* Begin STORED DATA *
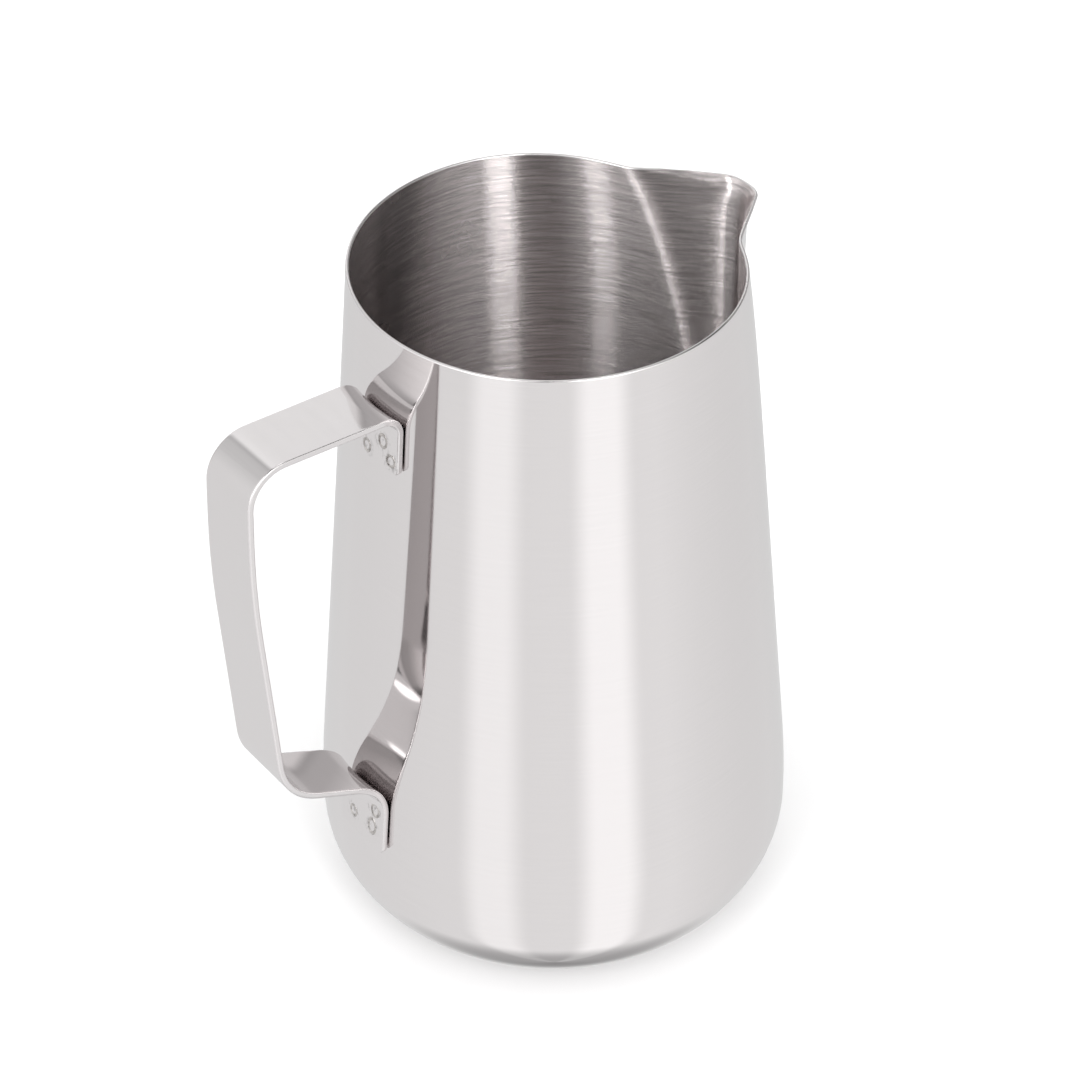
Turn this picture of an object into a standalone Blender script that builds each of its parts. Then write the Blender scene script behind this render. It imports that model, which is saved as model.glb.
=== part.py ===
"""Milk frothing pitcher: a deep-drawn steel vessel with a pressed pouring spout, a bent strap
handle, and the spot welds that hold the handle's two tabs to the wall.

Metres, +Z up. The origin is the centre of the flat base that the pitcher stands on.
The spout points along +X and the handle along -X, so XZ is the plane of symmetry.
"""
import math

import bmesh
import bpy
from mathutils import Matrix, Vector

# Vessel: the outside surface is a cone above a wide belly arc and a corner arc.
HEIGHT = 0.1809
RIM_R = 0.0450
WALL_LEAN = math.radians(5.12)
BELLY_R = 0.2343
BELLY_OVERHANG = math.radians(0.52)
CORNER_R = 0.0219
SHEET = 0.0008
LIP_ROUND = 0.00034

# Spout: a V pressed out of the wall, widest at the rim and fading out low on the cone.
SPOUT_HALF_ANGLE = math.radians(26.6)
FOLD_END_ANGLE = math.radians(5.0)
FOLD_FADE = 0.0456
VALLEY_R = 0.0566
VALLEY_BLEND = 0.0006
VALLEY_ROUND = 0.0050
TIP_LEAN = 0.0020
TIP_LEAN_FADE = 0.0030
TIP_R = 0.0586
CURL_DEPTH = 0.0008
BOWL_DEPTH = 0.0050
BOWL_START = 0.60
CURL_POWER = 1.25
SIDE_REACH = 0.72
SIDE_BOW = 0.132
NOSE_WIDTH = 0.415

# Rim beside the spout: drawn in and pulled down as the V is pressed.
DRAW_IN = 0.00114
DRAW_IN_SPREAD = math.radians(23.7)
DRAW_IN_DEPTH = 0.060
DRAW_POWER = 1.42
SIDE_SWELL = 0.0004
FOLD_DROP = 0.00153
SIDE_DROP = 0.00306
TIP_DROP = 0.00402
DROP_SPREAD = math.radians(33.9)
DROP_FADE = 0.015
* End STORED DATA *
WORK INSTRUCTIONS:
Write out exactly, please, the lines beginning at the start of the material and ending with the line that holds "import math", both included.

EXERCISE ANSWER:
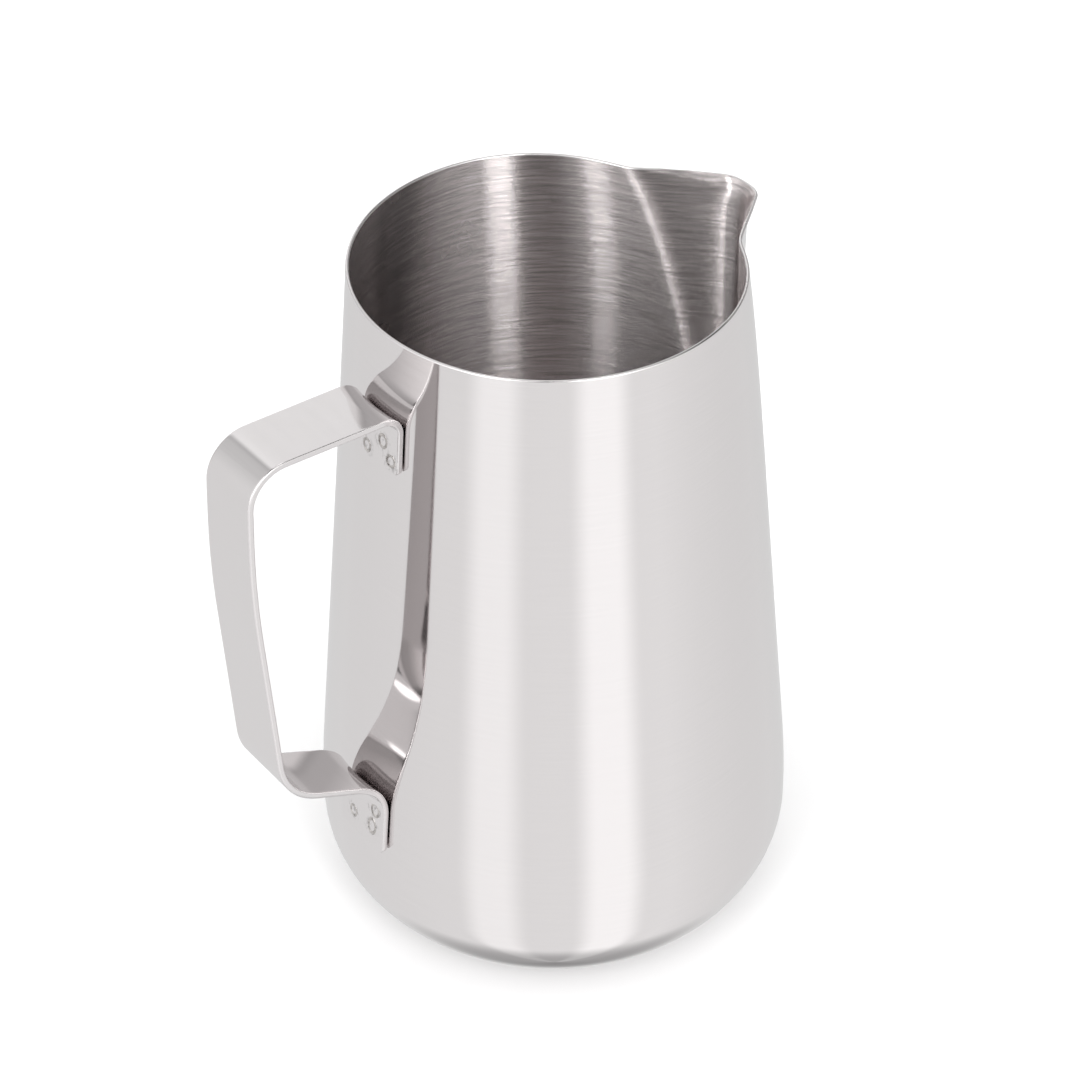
Turn this picture of an object into a standalone Blender script that builds each of its parts. Then write the Blender scene script behind this render. It imports that model, which is saved as model.glb.
=== part.py ===
"""Milk frothing pitcher: a deep-drawn steel vessel with a pressed pouring spout, a bent strap
handle, and the spot welds that hold the handle's two tabs to the wall.

Metres, +Z up. The origin is the centre of the flat base that the pitcher stands on.
The spout points along +X and the handle along -X, so XZ is the plane of symmetry.
"""
import math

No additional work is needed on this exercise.